La calda luce del tramonto illumina la Croce dalla piccola cappella della casa parrocchiale. Contemplo le mani di Gesù, le sue braccia, i suoi piedi, le ferite, la corona di spine e il sangue che riveste il corpo benedetto del Figlio di Dio.
Penso a tutte le famiglie che in questi giorni si aggrappano alla Croce di Gesù come a una zattera nel mezzo di un torrente in piena. Gesù rivive la sua passione in tutti coloro che piangono per la morte dei loro cari, in coloro che vivono questi giorni nel silenzio di un letto d’ospedale e in quelli che sono devastati dalla solitudine.
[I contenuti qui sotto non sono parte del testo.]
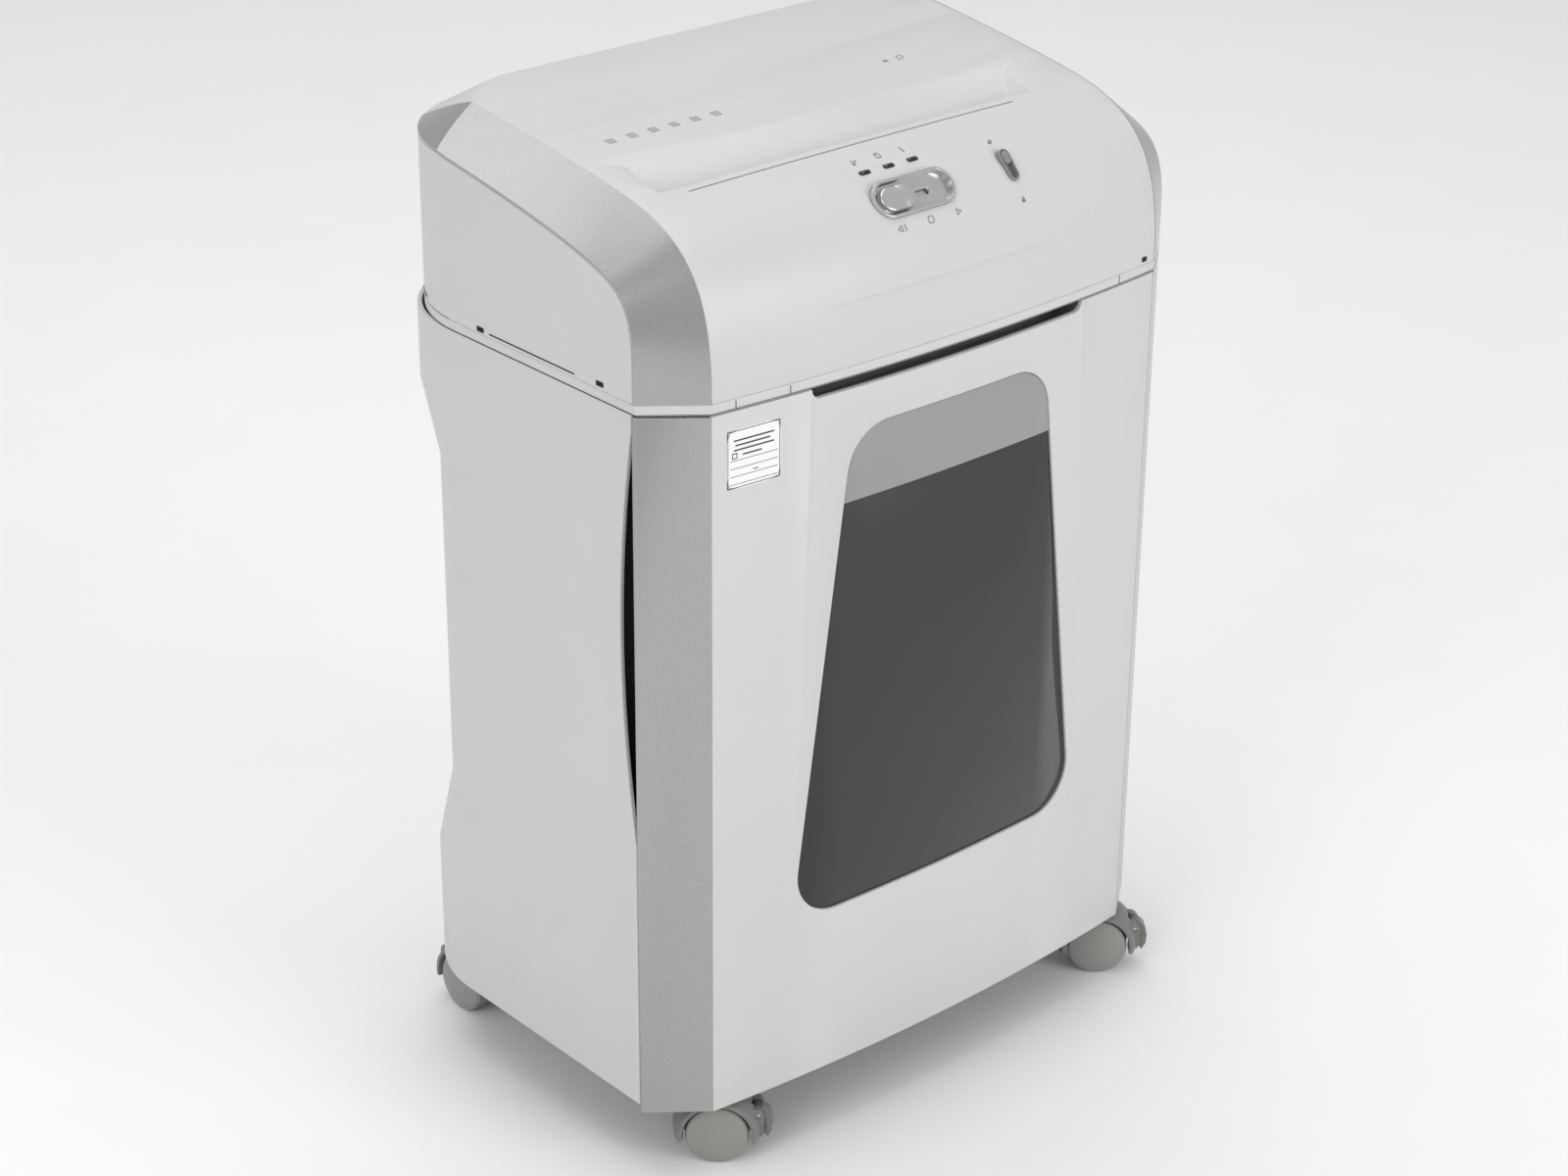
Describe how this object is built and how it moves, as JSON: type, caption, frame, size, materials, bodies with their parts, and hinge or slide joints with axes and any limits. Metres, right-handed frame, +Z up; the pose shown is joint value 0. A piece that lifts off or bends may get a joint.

Gesù rivive la sua passione nei dottori e nelle infermiere che lavorano instancabilmente, in tutti coloro che lottano contro la superficialità di molti cittadini e in tutti quelli che non hanno idea di cosa daranno da mangiare ai loro figli nelle prossime settimane…
Gesù condivide con noi la nostra umanità e la riempie di una nuova e inaspettata dignità. La sua carne divina sperimenta dolore, abbandono, solitudine e fallimento. Gesù ci raggiunge nel più terribile abisso della nostra umanità. Ci viene a cercare con le braccia aperte. Spalancate. Molti hanno cercato di chiudere quelle braccia, togliere il Signore dal trono della croce e chiuderlo definitivamente in un sarcofago. Ma non ci sono riusciti. La vita non può essere intrappolata in nessuna tomba. Gesù, il Signore, rimane lì: è la debolezza devastante e meravigliosa dell’amore.